NEW ORLEANS (BP) – Pastors in St. Bernard Parish have taken steps to expand worship opportunities in the New Orleans-area parish where Hurricane Katrina sent floodwaters crashing through their sanctuaries Aug. 29.
By Keith Manuel
Pastor, Calvary Baptist Church, Algiers
NEW ORLEANS (BP) – Pastors in St. Bernard Parish
have taken steps to expand worship opportunities in the New
Orleans-area parish where Hurricane Katrina sent floodwaters crashing
through their sanctuaries Aug. 29.
Before Katrina, approximately 67,000 people lived in
the New Orleans-area parish. Since the storm, the pastors estimated 500
residents have returned to live, but thousands of temporary workers are
there. Beginning Feb. 12, Poydras Baptist Church at the lower end of
the parish will host one worship service, while another service at the
upper end of the parish will be held at a location in Chalmette yet to
be determined.
Only First Baptist Chalmette and Delacroix Island
Baptist churches have had any type of meetings, but neither in their
buildings. The Chalmette congregation meets on Saturday mornings in
Baton Rouge at Florida Boulevard Baptist Church, along with others from
the parish, in services led by Pastor John Jeffries, with attendance
ranging from 20 to 150. Boogie Melerine, the Delacroix leader, is
living in the Poydras area, where they’re running 15 or more in
home meetings.
“What we’re trying to do is get the churches to
choose one meeting place and all worship there for the time being,
until the population is strong enough to justify opening the other
churches,” said Joe McKeever, director of missions for the Baptist
Association of Greater New Orleans. “We are trying to be good
stewards of what God has given us.”
“If I opened Hopeview Church anytime soon, we’d be
so few and so needy that I’d have to spend all my time raising money
just to pay our bills,” said pastor Jeffery Friend during a Jan. 17
meeting of St. Bernard pastors, their second since Katrina.

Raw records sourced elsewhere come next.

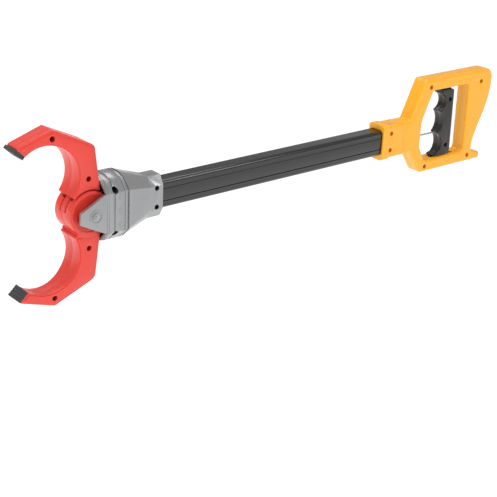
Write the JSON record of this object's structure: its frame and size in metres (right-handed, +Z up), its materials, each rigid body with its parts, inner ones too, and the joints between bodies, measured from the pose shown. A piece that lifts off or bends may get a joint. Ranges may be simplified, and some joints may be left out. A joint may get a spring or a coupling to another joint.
{
  "type": "reacher grabber",
  "caption": "Hand reacher with two curved claws on one pivot, a grey head, a grooved black tube and an amber D-handle whose finger trigger closes the claws.",
  "frame": {"origin": "centre of the hand grip, in the handle's opening region, on the plane between the two handle shells", "axes": "-X points along the tube to the claws, +X points out of the back of the handle, +Z is up with the handle's base down, -Y is the side with the screw recesses"},
  "size_m": [0.5527, 0.0449, 0.1488],
  "materials": {
    "claw_plastic": "satin moulded red, slightly translucent",
    "pad_rubber": "matte, ribbed",
    "head_plastic": "satin moulded grey",
    "tube_aluminium": "satin black anodised",
    "handle_plastic": "satin moulded amber yellow",
    "trigger_plastic": "satin moulded charcoal",
    "slider_plastic": "plain moulded nylon",
    "steel": "bright plated"
  },
  "bodies": {
    "frame": {"head_near_shell": "head_plastic", "head_far_shell": "head_plastic", "head_screws": "steel", "pivot_pin": "steel", "pivot_cap": "steel", "return_spring": "steel", "tube": "tube_aluminium", "rod_guides": "slider_plastic", "handle_near_shell": "handle_plastic", "handle_far_shell": "handle_plastic", "handle_screws": "steel"},
    "trigger_train": {"slider": "slider_plastic", "pull_rod": "steel", "rod_collar": "steel", "rod_anchor": "steel", "trigger_near_shell": "trigger_plastic", "trigger_far_shell": "trigger_plastic", "trigger_screws": "steel"},
    "upper_claw": {"upper_claw_near_shell": "claw_plastic", "upper_claw_far_shell": "claw_plastic", "upper_claw_screws": "steel", "upper_claw_pad": "pad_rubber", "upper_drive_pin": "steel"},
    "lower_claw": {"lower_claw_near_shell": "claw_plastic", "lower_claw_far_shell": "claw_plastic", "lower_claw_screws": "steel", "lower_claw_pad": "pad_rubber", "lower_drive_pins": "steel"}
  },
  "joints": [
    {"name": "trigger_pull", "type": "slide", "parent": "frame", "child": "trigger_train", "axis": [1, 0, 0], "range_m": [0, 0.00916], "stiffness_N_per_m": 600, "springref_m": -0.004, "deforming": ["return_spring"]},
    {"name": "upper_claw_pivot", "type": "hinge", "parent": "frame", "child": "upper_claw", "pos_m": [-0.466, 0, -0.008], "axis": [0, -1, 0], "range_deg": [0, 43.1]},
    {"name": "lower_claw_pivot", "type": "hinge", "parent": "frame", "child": "lower_claw", "pos_m": [-0.466, 0, -0.008], "axis": [0, 1, 0], "range_deg": [0, 43.1]}
  ],
  "couplings": [
    {"joint": "upper_claw_pivot", "follows": "trigger_pull", "rad_per_m": 81.909},
    {"joint": "lower_claw_pivot", "follows": "trigger_pull", "rad_per_m": 81.909}
  ]
}
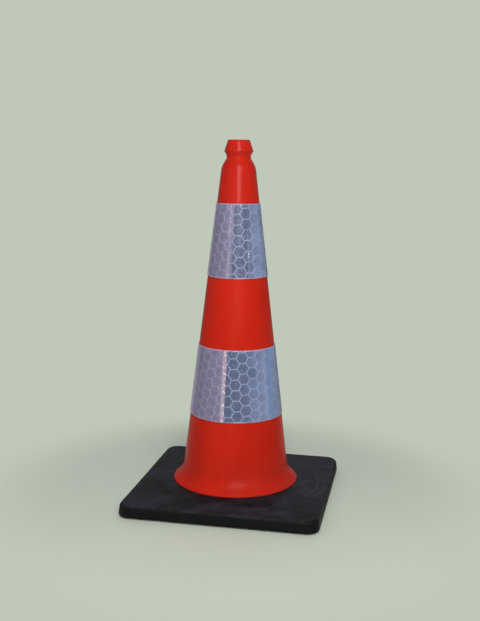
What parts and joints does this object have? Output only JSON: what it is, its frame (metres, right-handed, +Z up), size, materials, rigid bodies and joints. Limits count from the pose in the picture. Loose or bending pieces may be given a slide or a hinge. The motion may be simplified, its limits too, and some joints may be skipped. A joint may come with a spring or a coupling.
{
  "type": "traffic cone",
  "caption": "Two-part road safety cone: hollow plastic cone with grip knob, hooked into a heavy square rubber base, with slip-on reflective honeycomb collars.",
  "frame": {"origin": "centre of the square base at ground level", "axes": "+Z up along the cone's axis, +X and +Y square to the sides of the base"},
  "size_m": [0.272, 0.272, 0.5],
  "materials": {
    "cone_red": "red-orange moulded plastic, satin, lightly weathered",
    "base_black": "black recycled rubber, worn grey on top with dusty swirls",
    "backing_white": "white backing sheet",
    "lens_film": "clear prismatic film over white, with pale honeycomb welds"
  },
  "bodies": {
    "cone": {"base_plate": "base_black", "cone_body": "cone_red"},
    "upper_collar": {"upper_backing_sleeve": "backing_white", "upper_front_panel": "lens_film", "upper_rear_panel": "lens_film"},
    "lower_collar": {"lower_backing_sleeve": "backing_white", "lower_front_panel": "lens_film", "lower_rear_panel": "lens_film"}
  },
  "joints": [
    {"name": "upper_collar_slip", "type": "slide", "parent": "cone", "child": "upper_collar", "axis": [0, 0, 1], "range_m": [0, 0.3]},
    {"name": "lower_collar_slip", "type": "slide", "parent": "cone", "child": "lower_collar", "axis": [0, 0, 1], "range_m": [0, 0.39]}
  ]
}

“Better to leave it closed and let’s work together
until enough people have returned,” he continued. “Let’s put the
emphasis on building the people instead of building the churches.”
Danny Decker, the point man for the Missouri Baptist
Convention’s partnership with St. Bernard Parish, reiterated the
commitment of Missourians to provide support for the work of these
pastors. Teams from Missouri are helping to get the buildings at
Poydras Baptist ready for services in February, as well as continuing
to provide their mobile kitchen to cook meals for the Red Cross to
distribute in St. Bernard, Plaquemines and Orleans parishes. To date,
Missouri volunteers have cooked more than 600,000 meals and have
provided numerous mud-out and chainsaw teams to work in St. Bernard.
St. Bernard Baptist Church called Paul Gregoire as
pastor in January 1983. Twenty-three years later, he remains undaunted
even though his church was only 100 feet from an oil spill during the
storm that deposited a million gallons of petroleum over the parish.
Gregoire not only is trying to find church members
spread over numerous states but as the registrar of New Orleans Baptist
Theological Seminary, he is helping students regain some sense of
normalcy. The seminary resumed commuter classes in the city Jan. 23.
“God has told me to rebuild St. Bernard Baptist
Church,” he said. “We started the church from zero …. It doesn’t
frighten me to start all over again.”